• **Task prompt**
Extract, unchanged, each line of the listing below from its first line through the line that contains "a profile, turned.", inclusive, and nothing else.

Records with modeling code
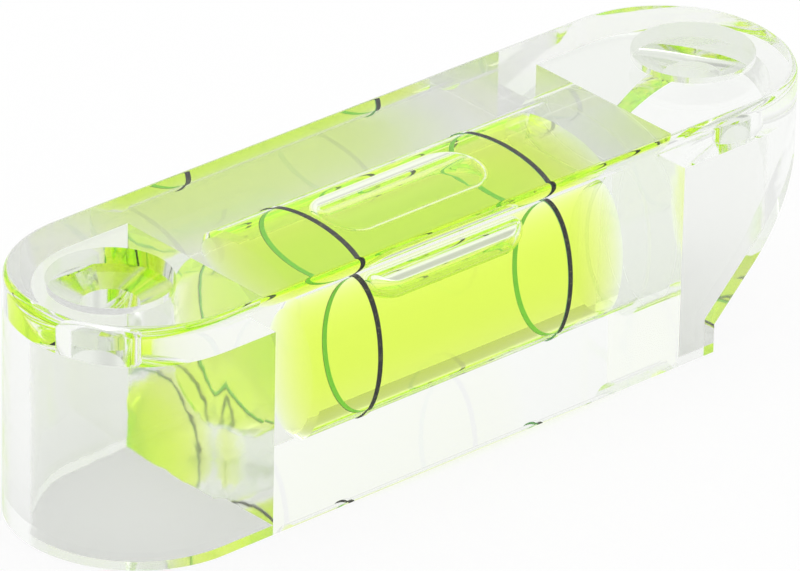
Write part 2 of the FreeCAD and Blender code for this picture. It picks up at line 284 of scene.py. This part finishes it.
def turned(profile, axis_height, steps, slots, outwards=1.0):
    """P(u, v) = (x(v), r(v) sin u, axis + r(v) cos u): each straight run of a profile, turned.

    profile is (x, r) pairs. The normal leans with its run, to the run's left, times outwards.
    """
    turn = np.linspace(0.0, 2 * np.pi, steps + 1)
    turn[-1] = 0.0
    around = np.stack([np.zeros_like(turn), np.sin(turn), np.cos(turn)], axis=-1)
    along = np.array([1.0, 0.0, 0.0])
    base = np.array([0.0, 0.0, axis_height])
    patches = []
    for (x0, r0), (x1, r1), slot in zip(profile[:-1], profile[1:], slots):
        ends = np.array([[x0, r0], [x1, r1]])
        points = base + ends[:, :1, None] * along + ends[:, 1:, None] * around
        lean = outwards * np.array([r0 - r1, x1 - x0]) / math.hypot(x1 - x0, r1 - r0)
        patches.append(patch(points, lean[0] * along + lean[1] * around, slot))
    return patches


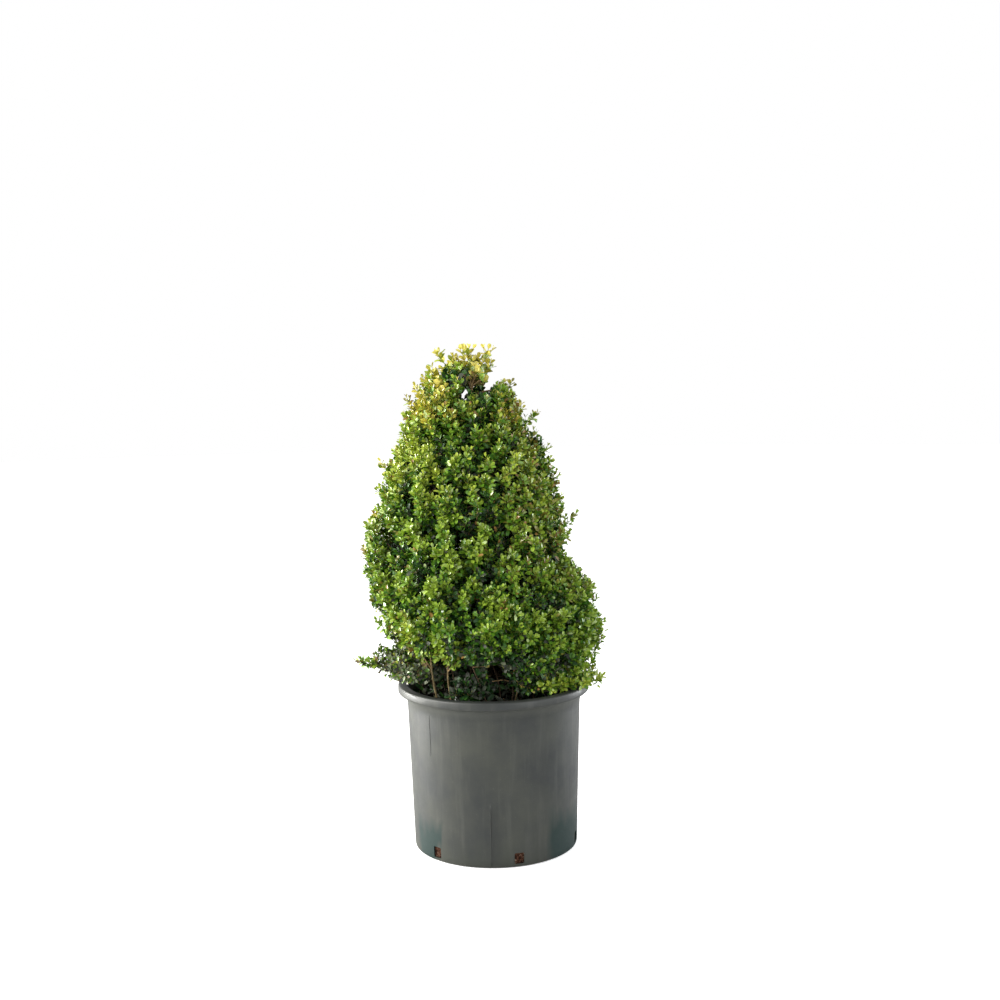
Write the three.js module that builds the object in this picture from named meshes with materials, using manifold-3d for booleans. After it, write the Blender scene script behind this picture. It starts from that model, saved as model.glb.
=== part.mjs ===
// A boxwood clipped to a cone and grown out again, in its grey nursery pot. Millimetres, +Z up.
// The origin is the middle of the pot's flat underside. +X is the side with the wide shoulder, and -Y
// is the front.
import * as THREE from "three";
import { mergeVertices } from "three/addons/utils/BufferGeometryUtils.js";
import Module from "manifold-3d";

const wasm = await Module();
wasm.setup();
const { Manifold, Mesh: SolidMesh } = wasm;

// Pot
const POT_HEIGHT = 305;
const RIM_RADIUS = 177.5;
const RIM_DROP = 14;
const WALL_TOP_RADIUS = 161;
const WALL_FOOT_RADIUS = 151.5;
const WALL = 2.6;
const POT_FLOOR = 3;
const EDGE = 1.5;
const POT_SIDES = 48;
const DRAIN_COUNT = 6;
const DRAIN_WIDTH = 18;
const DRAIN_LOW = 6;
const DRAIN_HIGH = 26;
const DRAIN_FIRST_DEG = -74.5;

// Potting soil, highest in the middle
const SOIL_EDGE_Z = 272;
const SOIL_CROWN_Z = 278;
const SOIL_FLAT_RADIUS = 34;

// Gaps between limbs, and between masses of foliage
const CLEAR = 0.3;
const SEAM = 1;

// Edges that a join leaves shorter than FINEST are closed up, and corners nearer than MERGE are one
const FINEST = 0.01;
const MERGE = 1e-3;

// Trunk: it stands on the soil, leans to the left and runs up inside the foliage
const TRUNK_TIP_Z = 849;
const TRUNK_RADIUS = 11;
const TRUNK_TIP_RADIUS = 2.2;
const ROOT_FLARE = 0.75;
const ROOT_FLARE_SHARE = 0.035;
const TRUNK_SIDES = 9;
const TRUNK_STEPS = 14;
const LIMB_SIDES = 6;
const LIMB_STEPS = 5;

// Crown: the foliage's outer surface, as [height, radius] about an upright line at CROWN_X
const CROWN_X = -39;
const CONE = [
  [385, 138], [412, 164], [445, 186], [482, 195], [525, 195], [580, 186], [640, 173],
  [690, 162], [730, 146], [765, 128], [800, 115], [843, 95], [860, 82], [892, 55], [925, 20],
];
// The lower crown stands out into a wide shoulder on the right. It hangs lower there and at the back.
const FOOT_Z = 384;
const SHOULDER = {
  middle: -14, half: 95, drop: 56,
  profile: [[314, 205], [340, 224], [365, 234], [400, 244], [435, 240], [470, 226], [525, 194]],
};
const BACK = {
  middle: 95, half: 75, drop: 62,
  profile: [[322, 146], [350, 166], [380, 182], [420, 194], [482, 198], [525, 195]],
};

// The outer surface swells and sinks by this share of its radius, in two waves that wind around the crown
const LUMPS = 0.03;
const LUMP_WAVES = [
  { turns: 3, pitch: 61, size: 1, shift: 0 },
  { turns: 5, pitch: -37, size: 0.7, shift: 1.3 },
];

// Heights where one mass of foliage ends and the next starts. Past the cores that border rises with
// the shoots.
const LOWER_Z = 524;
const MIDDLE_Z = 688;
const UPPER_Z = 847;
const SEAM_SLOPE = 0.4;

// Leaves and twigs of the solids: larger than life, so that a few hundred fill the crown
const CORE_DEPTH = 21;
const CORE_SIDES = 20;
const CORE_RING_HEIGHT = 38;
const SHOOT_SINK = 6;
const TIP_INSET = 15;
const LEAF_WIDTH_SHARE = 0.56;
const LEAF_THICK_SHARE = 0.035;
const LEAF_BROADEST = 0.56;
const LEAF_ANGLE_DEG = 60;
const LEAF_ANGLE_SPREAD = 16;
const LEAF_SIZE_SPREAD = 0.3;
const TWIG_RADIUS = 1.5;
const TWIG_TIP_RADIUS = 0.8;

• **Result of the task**
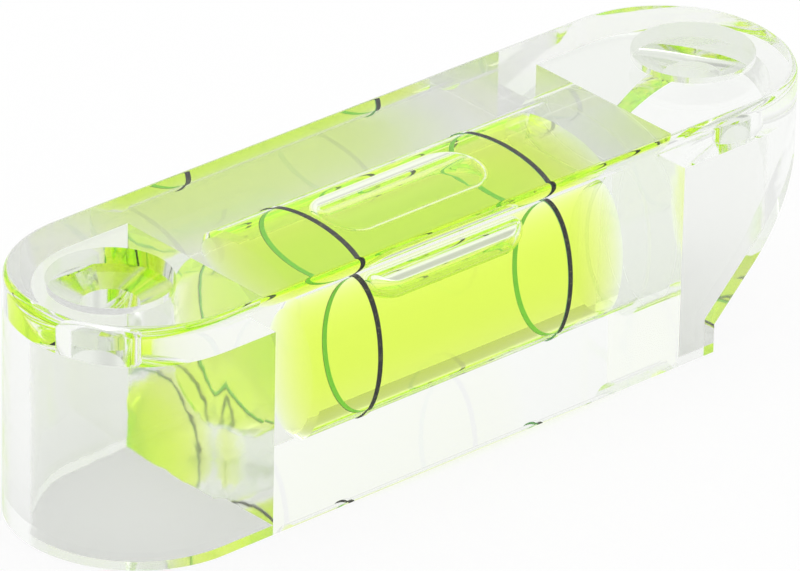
Write part 2 of the FreeCAD and Blender code for this picture. It picks up at line 284 of scene.py. This part finishes it.
def turned(profile, axis_height, steps, slots, outwards=1.0):
    """P(u, v) = (x(v), r(v) sin u, axis + r(v) cos u): each straight run of a profile, turned.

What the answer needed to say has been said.